The Catholic Church has a clearly defined hierarchy of clergy members and people in religious life. In Catholic understanding, the clergy are those who have received the sacrament of Holy Orders, which includes deacons, priests, and bishops. Bishops stand at the highest level since they have received the fullness of priestly orders; they can confer all the sacraments on others, including the sacrament of Holy Orders. Catholics believe that through a blessing involving the laying on of hands, the apostles passed their teaching authority on to their successors, who then passed on the authority to their own successors in the same way. This line of blessing and authority continues down to the present-day bishop, who is therefore endowed with apostolic authority.
Despite their title, priests have received only partial priestly orders; they are designated as helpers to the bishops in their teaching and sacramental ministries. The priestly role is sacramental in nature, but priests may not confer Holy Orders, since they do not possess the fullness of apostolic authority. Most parishes have priests as their effective leaders.
Until recently the diaconate (the role of deacon) was simply a step on the way to the priesthood, but Vatican Council II changed that by returning the diaconate to its New Testament roots. In the early Church, deacons were those who ran the churches and helped the bishops; in the very earliest Church, women took on the role of deacons as well as men, although they were later barred from that work. Nowadays deacons are men who usually have jobs outside the Church and are often married, but who also assist priests in parishes. They do not have the breadth of sacramental authority that a priest has - for instance, they cannot preside at Mass - but they can preside at marriages, perform baptisms, and preach.
Despite the wide array of other leadership roles in the Church, up to and including the pope, none of these other leadership roles is sacramental in nature. Bishops hold the highest sacramental role that exists within the Catholic universe. In practical terms, though, cardinals hold greater sway than bishops. Cardinals are traditionally known as the Princes of the Church. They are usually drawn from the ranks of the bishops, and since 1962 it has been Church policy that before their installation as cardinals men must first be consecrated as bishops, although dispensations from this requirement are sometimes given to men who are elevated to the cardinalate late in life. Cardinals generally have official roles of great administrative authority, such as heading areas of the Roman Curia (the Church's government) or leading archdioceses.
Beyond the cardinals is, of course, the pope, the Vicar of Christ on earth, the leader of the world's Catholics. Popes are elected by the College of Cardinals and hold their office for life. The doctrine of papal infallibility, first defined at Vatican Council I in 1870, allows the pope in very particular circumstances to make doctrinal statements that all Catholics are required to believe and adhere to as a matter of conscience. Denying an infallible doctrine is tantamount to removing yourself from communion with the pope, meaning that you cease to be a Catholic. In practice, though, pronouncements declared infallible are exceedingly rare - only twice in the last two centuries have popes made such declarations - and the pronouncements are supposed to represent a belief that is already shared by believers as expressed through the pope as their head.

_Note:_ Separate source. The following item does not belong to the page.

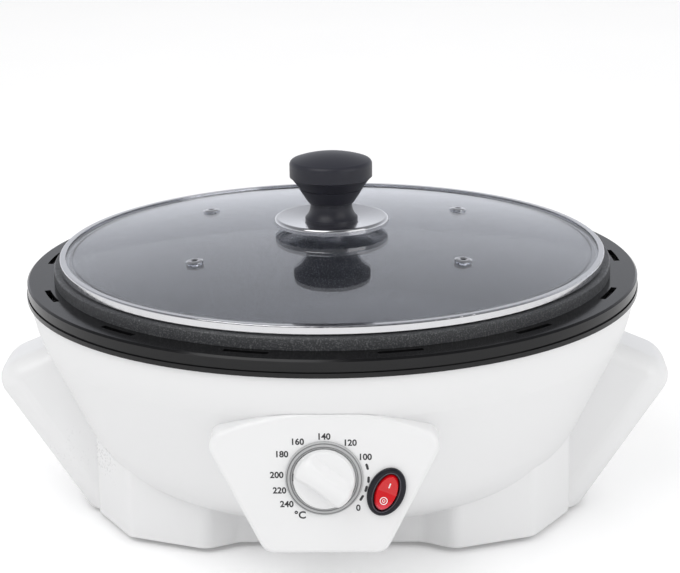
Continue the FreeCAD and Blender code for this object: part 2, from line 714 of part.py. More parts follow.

Together the pope and the bishops constitute the magisterium of the Church. Magisterium (Latin for "teaching") refers to the teaching authority of the Church, and it is the role of the magisterium to define and interpret the Church's doctrines and teach what is needed for salvation. When the pope speaks ex cathedra (literally, "from the chair" in Latin) or when bishops define a doctrine at a general council of the Church (like Vatican I), they are believed to speak infallibly; when the pope or a bishop engages his teaching authority outside these venues, he speaks with great authority but not infallibly.
1. Who are the clergy within the Catholic Church? Why is apostolic succession important in selecting leaders?
2. What is the role of Catholic priests? Deacons? Cardinals?
3. Who is the pope? What is he responsible for?
4. Describe the relationship between physical location and Truth.